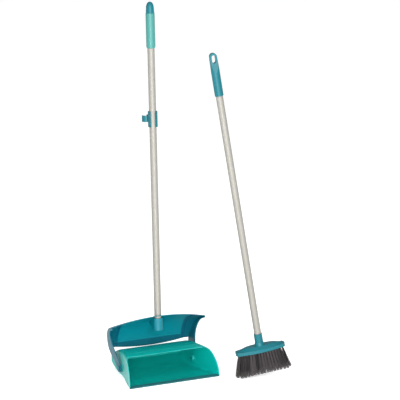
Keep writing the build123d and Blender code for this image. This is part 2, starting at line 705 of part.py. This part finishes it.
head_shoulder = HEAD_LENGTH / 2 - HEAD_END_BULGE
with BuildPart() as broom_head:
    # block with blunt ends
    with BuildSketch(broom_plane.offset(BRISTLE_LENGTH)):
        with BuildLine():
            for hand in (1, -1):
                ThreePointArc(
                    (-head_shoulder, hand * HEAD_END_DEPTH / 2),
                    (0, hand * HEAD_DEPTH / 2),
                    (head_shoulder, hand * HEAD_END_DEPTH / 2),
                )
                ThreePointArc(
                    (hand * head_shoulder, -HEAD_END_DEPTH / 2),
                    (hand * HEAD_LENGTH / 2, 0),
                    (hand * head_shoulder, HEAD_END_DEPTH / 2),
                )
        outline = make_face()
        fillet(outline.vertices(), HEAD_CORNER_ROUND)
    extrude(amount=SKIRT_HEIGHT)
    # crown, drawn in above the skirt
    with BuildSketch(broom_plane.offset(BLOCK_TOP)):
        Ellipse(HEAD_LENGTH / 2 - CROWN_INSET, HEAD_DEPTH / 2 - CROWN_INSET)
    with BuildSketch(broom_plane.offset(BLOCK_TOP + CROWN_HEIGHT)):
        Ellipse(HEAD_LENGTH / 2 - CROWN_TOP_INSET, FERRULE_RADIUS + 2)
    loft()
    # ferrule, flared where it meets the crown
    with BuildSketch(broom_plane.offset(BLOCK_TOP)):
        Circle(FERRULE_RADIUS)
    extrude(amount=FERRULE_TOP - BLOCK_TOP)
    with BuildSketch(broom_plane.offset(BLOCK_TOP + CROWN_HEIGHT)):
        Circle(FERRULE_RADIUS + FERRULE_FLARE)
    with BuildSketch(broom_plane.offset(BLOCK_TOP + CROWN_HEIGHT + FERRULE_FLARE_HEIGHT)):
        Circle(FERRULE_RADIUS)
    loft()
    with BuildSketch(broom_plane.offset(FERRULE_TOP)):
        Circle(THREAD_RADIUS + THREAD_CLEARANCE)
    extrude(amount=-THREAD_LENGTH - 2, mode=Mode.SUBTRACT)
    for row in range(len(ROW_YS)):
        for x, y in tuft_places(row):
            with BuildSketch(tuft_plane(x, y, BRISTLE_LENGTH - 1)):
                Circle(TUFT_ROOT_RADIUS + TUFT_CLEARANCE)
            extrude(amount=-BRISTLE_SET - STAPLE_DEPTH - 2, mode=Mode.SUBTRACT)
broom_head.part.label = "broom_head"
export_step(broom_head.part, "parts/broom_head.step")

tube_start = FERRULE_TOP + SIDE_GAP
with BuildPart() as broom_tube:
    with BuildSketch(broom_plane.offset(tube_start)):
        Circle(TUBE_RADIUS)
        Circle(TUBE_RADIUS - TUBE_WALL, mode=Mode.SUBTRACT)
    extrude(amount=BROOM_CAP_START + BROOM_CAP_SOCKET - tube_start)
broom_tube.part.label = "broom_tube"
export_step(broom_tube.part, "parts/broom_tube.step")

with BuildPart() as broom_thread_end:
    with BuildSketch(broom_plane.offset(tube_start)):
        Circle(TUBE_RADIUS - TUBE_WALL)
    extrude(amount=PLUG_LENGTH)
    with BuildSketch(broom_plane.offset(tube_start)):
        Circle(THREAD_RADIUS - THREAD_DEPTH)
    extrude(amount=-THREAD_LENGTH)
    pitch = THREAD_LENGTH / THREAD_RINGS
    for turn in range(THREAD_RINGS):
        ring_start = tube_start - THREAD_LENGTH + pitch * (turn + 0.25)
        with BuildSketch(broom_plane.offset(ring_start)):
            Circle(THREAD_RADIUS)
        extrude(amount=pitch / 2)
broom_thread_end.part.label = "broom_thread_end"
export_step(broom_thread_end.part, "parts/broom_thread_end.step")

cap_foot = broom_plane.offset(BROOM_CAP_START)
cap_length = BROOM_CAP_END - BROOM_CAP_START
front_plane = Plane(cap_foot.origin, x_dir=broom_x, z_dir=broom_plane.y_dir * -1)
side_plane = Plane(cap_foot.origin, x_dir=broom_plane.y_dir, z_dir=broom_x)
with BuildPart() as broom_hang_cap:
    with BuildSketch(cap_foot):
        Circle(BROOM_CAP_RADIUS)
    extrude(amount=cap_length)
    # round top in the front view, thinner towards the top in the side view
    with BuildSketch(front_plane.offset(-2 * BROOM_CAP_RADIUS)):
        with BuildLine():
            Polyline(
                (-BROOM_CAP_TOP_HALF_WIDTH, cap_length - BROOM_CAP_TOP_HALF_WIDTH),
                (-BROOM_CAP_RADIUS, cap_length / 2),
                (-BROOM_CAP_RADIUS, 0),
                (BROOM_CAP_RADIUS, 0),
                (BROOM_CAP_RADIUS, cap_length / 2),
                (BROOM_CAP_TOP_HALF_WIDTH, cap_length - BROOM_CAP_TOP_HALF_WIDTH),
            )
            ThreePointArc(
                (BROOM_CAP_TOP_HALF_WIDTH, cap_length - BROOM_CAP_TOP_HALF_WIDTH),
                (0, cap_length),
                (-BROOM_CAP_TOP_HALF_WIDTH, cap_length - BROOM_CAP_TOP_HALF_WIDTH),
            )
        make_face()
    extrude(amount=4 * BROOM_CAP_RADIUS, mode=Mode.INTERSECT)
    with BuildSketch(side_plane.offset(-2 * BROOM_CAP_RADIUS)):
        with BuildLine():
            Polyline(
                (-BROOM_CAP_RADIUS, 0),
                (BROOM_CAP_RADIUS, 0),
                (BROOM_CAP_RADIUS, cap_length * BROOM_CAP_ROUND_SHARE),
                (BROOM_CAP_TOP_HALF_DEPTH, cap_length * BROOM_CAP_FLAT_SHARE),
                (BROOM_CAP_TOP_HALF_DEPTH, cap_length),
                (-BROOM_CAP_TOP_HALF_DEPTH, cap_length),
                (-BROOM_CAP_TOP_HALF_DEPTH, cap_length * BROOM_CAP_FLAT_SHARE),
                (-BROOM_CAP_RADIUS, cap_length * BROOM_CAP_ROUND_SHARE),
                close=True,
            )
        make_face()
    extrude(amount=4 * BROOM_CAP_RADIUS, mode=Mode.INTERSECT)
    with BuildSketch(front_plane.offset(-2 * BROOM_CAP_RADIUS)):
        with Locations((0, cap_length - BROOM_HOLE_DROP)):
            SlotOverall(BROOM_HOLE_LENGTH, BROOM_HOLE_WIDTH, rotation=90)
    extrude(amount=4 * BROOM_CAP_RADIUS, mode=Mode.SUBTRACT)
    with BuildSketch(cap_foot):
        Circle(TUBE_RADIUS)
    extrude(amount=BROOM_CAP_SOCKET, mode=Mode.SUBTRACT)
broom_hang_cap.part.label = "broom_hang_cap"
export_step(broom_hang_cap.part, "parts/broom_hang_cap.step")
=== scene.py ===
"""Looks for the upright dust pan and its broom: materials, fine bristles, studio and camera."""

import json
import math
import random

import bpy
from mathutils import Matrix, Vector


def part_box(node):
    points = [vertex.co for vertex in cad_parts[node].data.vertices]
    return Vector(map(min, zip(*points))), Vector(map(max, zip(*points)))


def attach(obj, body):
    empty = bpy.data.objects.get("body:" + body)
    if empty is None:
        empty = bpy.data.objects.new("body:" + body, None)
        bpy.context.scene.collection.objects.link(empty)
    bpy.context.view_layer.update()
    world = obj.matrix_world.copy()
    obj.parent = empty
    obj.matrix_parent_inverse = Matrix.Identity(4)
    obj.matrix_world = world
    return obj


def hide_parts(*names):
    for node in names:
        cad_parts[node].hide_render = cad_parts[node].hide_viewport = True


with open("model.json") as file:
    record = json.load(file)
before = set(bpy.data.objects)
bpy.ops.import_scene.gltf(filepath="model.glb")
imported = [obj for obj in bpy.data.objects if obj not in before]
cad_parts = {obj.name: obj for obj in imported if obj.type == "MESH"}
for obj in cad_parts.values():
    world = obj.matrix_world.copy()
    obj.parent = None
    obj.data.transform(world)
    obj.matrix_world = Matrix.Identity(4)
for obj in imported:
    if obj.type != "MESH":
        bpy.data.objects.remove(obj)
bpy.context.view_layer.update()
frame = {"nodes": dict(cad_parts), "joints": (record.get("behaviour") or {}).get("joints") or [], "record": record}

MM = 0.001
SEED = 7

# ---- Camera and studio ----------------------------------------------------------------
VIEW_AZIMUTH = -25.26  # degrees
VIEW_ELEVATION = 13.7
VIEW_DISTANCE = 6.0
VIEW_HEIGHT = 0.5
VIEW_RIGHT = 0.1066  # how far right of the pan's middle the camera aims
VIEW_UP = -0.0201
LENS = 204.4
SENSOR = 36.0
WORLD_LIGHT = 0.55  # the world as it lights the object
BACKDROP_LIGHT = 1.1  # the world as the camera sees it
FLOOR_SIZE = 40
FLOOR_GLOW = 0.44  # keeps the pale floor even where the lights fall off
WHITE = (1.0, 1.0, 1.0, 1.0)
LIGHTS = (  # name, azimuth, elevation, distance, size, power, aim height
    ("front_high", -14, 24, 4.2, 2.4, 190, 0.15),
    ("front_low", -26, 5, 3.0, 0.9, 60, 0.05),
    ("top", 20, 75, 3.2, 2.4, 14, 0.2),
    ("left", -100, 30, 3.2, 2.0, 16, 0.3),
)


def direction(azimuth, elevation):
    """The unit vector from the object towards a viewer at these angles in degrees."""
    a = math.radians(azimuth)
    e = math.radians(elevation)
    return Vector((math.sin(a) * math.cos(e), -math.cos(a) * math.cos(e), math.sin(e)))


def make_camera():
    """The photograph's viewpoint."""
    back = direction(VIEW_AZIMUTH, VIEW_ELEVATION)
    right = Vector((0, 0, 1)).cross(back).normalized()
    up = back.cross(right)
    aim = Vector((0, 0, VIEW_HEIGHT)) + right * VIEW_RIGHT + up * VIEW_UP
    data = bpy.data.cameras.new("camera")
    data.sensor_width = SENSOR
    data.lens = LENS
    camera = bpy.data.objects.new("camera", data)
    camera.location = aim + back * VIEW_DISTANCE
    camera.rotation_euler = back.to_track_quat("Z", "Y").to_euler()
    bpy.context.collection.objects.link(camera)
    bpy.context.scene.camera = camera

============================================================

Pull every line containing "type" from the material above.

Reply to the task:
cad_parts = {obj.name: obj for obj in imported if obj.type == "MESH"}
    if obj.type != "MESH":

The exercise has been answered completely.